THE REQUEST :: Find the lines below that contain the word "scene" and count them. Only the number should be given.

RECORD SET ::
* BEGIN *
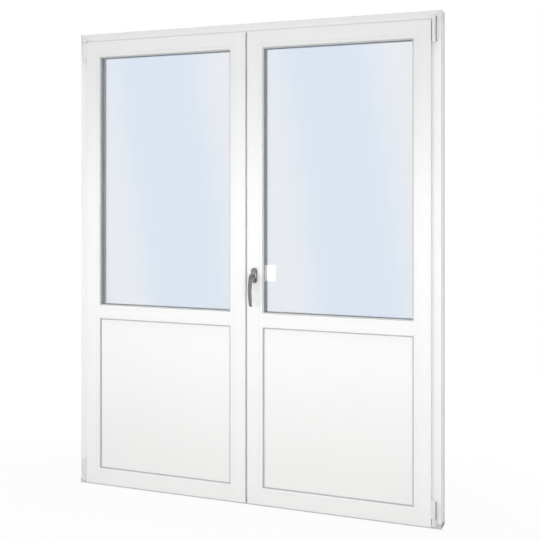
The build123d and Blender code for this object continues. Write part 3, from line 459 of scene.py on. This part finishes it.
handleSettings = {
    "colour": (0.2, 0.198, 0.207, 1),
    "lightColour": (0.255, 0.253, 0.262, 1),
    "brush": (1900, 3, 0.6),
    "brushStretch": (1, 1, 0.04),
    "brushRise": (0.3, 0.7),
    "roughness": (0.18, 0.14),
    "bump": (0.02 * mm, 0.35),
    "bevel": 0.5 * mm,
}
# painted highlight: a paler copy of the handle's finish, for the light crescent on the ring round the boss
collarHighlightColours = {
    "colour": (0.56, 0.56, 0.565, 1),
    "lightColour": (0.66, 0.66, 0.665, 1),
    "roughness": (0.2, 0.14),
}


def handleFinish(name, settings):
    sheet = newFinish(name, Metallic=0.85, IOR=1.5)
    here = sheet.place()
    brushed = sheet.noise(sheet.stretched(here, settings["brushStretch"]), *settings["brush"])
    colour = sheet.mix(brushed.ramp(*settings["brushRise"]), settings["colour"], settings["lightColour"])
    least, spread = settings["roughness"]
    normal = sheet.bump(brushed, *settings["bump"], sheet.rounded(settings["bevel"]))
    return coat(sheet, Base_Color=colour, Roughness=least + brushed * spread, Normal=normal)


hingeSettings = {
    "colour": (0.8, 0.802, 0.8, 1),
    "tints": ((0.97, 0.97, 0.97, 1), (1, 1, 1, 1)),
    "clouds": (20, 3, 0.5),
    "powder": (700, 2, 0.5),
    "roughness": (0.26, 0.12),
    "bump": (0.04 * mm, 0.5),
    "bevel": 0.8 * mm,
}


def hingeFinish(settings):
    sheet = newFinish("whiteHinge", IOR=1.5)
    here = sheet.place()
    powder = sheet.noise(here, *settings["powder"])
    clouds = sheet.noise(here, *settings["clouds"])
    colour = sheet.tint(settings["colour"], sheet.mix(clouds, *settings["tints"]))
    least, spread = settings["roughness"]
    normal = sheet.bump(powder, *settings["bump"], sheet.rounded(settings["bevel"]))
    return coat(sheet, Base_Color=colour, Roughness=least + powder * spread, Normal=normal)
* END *
* BEGIN *
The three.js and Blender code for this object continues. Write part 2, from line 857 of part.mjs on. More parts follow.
* END *
* BEGIN *
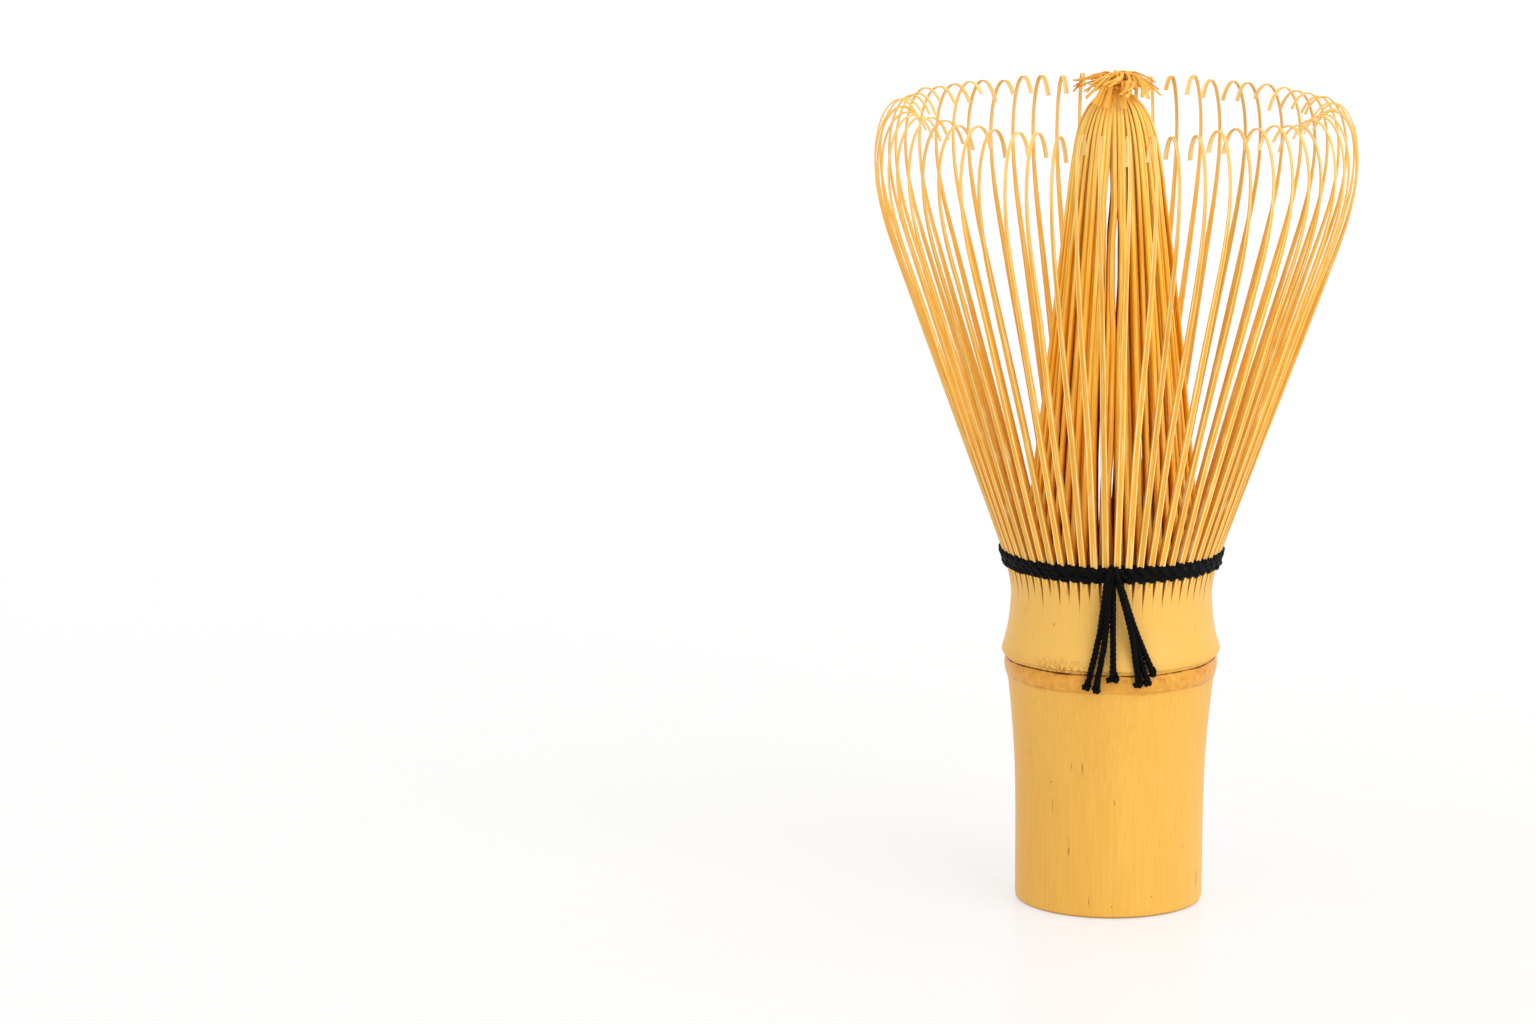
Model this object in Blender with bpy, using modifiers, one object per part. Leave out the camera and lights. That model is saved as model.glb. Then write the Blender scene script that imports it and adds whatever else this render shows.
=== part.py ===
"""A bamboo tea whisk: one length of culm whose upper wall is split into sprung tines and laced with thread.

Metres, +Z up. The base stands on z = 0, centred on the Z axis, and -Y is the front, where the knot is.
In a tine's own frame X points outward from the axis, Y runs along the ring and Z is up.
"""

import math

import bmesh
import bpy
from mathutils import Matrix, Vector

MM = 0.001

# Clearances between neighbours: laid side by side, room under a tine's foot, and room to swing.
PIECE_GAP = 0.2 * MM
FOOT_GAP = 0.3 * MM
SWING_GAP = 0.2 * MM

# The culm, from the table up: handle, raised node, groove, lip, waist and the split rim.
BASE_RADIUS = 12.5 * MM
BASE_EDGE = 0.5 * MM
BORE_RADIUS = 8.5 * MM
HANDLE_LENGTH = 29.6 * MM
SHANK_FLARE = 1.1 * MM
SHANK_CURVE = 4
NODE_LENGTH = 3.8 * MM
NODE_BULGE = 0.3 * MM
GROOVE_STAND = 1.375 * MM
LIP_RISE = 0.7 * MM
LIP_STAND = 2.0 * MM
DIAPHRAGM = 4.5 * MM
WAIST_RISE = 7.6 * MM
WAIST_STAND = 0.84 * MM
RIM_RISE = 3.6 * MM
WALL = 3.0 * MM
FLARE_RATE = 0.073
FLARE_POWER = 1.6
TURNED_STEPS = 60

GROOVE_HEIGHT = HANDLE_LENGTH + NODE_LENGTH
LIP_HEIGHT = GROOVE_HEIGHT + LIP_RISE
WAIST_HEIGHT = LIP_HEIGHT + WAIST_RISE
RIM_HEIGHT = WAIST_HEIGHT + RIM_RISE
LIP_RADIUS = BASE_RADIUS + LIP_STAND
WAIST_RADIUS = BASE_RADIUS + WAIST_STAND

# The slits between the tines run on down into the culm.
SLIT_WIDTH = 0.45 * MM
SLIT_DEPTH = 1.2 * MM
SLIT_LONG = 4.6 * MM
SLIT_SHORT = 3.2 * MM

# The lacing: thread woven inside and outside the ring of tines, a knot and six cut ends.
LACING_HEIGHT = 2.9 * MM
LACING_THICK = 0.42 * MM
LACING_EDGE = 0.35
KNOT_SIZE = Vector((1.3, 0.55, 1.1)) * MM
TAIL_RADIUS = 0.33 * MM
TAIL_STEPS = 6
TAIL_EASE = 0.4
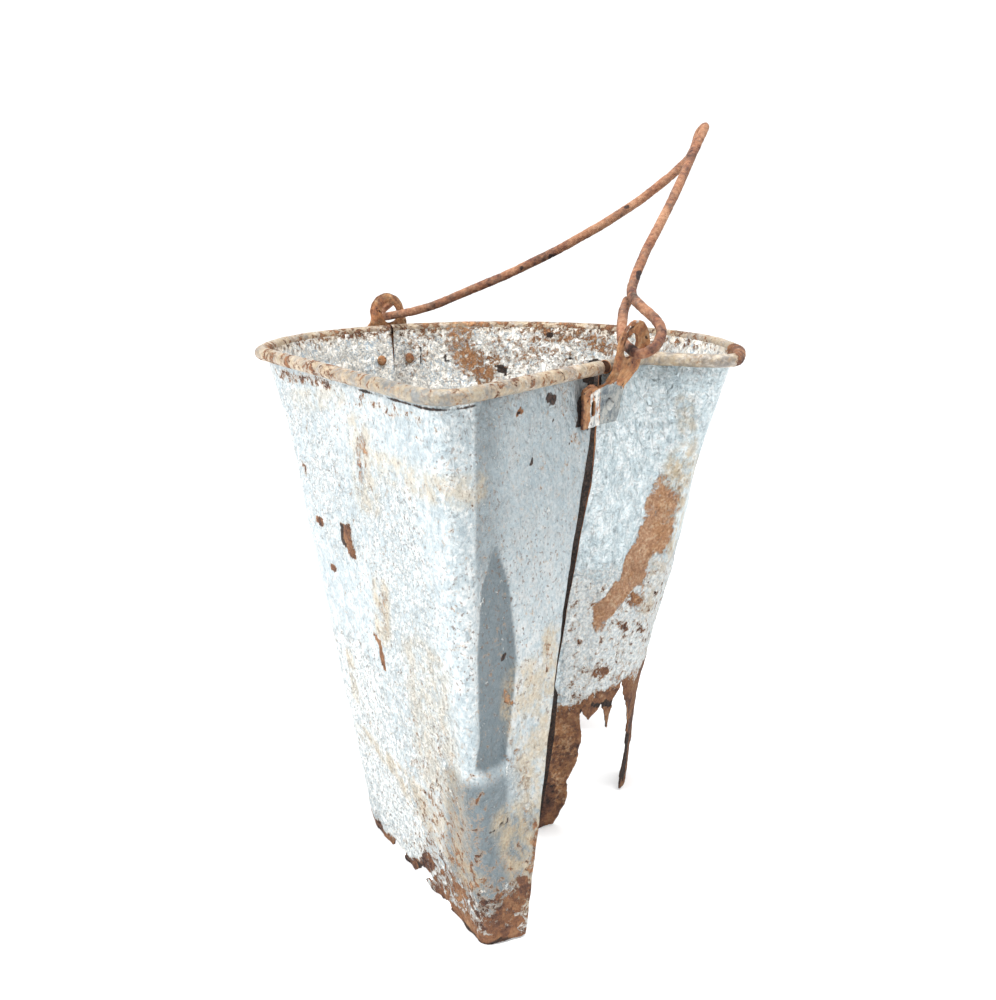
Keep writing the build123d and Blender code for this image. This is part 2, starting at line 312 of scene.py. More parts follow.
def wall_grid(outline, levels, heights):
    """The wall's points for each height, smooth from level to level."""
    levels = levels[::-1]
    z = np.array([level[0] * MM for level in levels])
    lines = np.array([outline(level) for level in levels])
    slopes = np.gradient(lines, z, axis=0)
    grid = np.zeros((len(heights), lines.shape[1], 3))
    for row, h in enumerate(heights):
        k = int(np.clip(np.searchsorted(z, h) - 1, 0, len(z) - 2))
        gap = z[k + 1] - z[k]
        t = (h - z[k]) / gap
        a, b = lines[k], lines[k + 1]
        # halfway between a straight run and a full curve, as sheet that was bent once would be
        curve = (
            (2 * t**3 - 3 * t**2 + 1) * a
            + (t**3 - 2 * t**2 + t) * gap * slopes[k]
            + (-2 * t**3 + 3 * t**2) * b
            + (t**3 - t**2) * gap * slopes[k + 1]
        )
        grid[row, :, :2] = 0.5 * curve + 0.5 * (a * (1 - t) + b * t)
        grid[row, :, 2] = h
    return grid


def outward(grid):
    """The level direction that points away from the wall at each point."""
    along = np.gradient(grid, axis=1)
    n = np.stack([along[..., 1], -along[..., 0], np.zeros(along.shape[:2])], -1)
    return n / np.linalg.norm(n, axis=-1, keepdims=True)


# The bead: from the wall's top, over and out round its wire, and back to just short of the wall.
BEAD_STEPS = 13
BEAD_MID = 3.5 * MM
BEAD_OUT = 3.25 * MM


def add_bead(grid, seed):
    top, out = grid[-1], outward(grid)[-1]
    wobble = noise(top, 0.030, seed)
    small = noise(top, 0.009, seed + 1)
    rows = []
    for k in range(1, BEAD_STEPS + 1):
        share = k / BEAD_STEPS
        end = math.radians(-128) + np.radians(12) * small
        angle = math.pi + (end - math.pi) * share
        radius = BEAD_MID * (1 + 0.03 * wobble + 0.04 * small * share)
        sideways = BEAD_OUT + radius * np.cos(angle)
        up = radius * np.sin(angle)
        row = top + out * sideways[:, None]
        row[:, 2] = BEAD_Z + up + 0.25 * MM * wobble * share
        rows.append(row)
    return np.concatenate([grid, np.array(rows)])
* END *
RESULT OF THIS EXERCISE :: 3